The ancient location of Shiloh, in the Shomron, is where the first Mishkan, or Tabernacle, stood for 367 years, before the Philistines came and destroyed it.
The biblical Joshua picked the spot, and many amazing stories from the Tanach occurred there, most notably the story of the barren wife Chana, and her prayer that God should grant her children.
God answered Chana’s prayer, and sent her the prophet Shmuel, along with four other kids.
Shiloh is the place where Shmuel served out his apprenticeship to Eli, the High Priest. Shmuel famously heard God calling to him in Shiloh, which cemented his position as one of the Nation of Israel’s foremost spiritual leaders.
The first time I went to Shiloh was about 7 years’ ago, and I loved it. I’m a huge history buff, and the idea of walking on the same ground as Joshua, Samuel and Chana thrilled me to the core.
Seven years’ ago, I also had another strong motivation for visiting Shiloh: I wanted God to do a repeat performance, and to answer my prayers to have more children.
Fast-forward to Pesach 2015, and we decided to go to Shiloh over Chol Hamoed, as they do one of the best family day outs in Israel.
I could go and look at all the ancient, ‘boring’ stones, while my kids biked around, made mosaics and wove themselves bracelets.

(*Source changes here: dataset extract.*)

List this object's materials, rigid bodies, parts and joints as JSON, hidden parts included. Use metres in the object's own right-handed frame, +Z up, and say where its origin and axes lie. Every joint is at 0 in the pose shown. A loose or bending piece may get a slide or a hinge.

We got there, and the weather was gorgeous: a perfect, sunny cloudless sky, but with a strong breeze, so you didn’t feel you were baking alive in your own skin. Israel in Spring is always beautiful, but the Shomron takes it up a level: every where we looked, there were natural Spring flowers, trees in bloom and green mountains (and signs for the ‘LadyPal’ account at the Palestinian Bank, in Arabic.)
The kids went off to do their thing, and me and my husband wandered up to the site of the ancient Mishkan. On the way, there were guides stationed every few metres, to tell you a bit more of the story of ancient Shiloh.
We got to the Mishkan, and there was a bloke with a guitar, seated next to a huge canvas screen that had Chana’s prayer printed on it.
The bloke started singing the prayer that many Jewish mothers say when they light candles on Friday night, asking God to grant them children who will stick to the path of Torah, and be beacons of spiritual light in a world of darkness – and out of the blue, I suddenly got all choked up.
You see, I’d forgotten about all the prayers I’d offered up to have more kids. The last few years have been so crazy, with multiple house moves, failed businesses and serious identity crises, that the idea of expanding the family had pretty much disappeared.
The melody, right next to Chana’s prayer, brought it all back.
And then, I had a big question to deal with: “God, why didn’t you answer my prayer, the way you answered Chana? What was – is – lacking in me, that I can’t seem to get my prayers to work?”
I’d love to tell you that it’s just the prayer for kids that apparently hasn’t been fulfilled, but the last couple of years, I’ve had more prayers than I can count come back with a ‘rejected’ stamp.
Like the prayer I should be able to find a community to belong to; or the prayer that I should be able to buy a house in Jerusalem; or even the prayer that me and my husband should finally get some peace of mind and sheket nafshi.
Rav Arush teaches that no prayer ever goes to waste, so I know all these prayers are going somewhere, and doing something. But at Shiloh, I wanted to know what.
I can’t say I got a direct answer, but I definitely got a response.
After a couple of minutes, it’s like some big internal block dissolved, and God started whispering at me: “It’s all good. You’ll soon see why it’s had to be this way. Trust me, it’s all good.”
And I believed it.
I left Shiloh feeling happier and calmer than I have done for at least 12 years, which is saying something.
Chana was 130 when God finally answered her prayers, and I have a way to go before I’ve reached that milestone. One thing I learned, again, at Shiloh is that patience is definitely a virtue. The game isn’t over yet, and my prayers are still being processed – and yours are, too.